A descendant of one of those removed tribes, Chickasaw tribal member Rep. Tom Cole of Oklahoma, said he’s no fan of Jackson, but he’s not on board with moving or removing his statue.

“My great, great, grandfather was forcibly removed from Mississippi when he was 14 years old and sent to Indian Territory 800 miles away and we lost everything. So, I consider what Andrew Jackson did essentially ethnic cleansing,” Cole, a Republican, said.

“Having said that, I don’t favor removal of his statue. He was a consequential American president. He won important victories over the British in what was effectively the second war for independence. So, I think he’s certainly worthy of respect and discussion, but it’s a mixed legacy in history, no doubt about it,” said Cole.

Cole said Jackson’s willingness to stand up for federal sovereignty in the Nullification Crisis over tariffs probably kept he the Civil War from happening 30 years earlier.

Cole said he wasn’t taught when he was a kid about other blots on American history, such as the 1921 Tulsa race massacre or even the history of many Native Americans being “basically looted of their land and property” when Oklahoma was settled.

“That doesn’t mean this isn’t a great and a good country. It’s just made great mistakes. And its progress has been largely in the right direction,” Cole said.

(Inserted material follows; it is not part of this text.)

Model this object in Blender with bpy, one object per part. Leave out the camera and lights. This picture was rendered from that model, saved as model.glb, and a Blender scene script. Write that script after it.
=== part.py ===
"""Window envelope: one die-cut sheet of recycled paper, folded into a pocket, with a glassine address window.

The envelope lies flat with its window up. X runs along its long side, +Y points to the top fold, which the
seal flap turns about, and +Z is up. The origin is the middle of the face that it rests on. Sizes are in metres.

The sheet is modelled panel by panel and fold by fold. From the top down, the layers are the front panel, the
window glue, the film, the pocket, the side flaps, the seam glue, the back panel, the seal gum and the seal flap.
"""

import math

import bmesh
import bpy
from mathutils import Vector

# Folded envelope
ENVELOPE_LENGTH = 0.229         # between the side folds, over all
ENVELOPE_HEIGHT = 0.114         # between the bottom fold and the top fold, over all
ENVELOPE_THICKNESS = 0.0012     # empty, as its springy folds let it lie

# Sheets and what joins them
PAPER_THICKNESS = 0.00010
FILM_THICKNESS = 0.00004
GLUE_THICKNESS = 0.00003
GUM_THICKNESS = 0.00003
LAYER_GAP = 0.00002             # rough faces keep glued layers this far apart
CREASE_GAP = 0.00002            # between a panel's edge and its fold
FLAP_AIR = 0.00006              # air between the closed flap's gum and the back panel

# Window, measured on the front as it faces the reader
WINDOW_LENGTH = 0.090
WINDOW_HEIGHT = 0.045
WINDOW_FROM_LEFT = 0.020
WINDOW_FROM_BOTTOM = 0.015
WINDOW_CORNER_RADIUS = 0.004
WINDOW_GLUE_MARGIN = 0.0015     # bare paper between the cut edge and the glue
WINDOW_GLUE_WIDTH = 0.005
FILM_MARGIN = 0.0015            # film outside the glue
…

For now, Jackson’s statue appears safe in its present location. A spokesman for Pelosi said she’s currently focused on the 12 statues of Confederate figures.

Also read:Pelosi urges Confederate statues be removed from Capitol.

Sen. Roy Blunt, the Missouri Republican who sits on the congressional committee that deals with the state statue collection, indicated some openness to moving Jackson. The idea has precedent: Pelosi successfully pushed to move a statue of Confederate general Robert E. Lee from the Rotunda to the lower-profile crypt one floor below.

“I think we have to be careful how far down this list we can go and continue to appreciate the good things about people that made the country. I think the Confederate statues frankly are a little easier to talk about,” Blunt said.

But a statue of his home state’s Harry Truman, also a president, is set to arrive within the next year. “I have been thinking that the Rotunda would be a great place for Harry Truman when his statue gets here to replace Thomas Hart Benton,” he said.

Cole, who holds a doctorate in history, said it’s “extraordinarily helpful” to have the current discussions about statues and historical figures.

“History is a hard subject. Anybody that thinks it’s all sunshine and roses, it’s only heroes and villains — human beings are a lot more complex than that, a lot more mixed than that,” he said.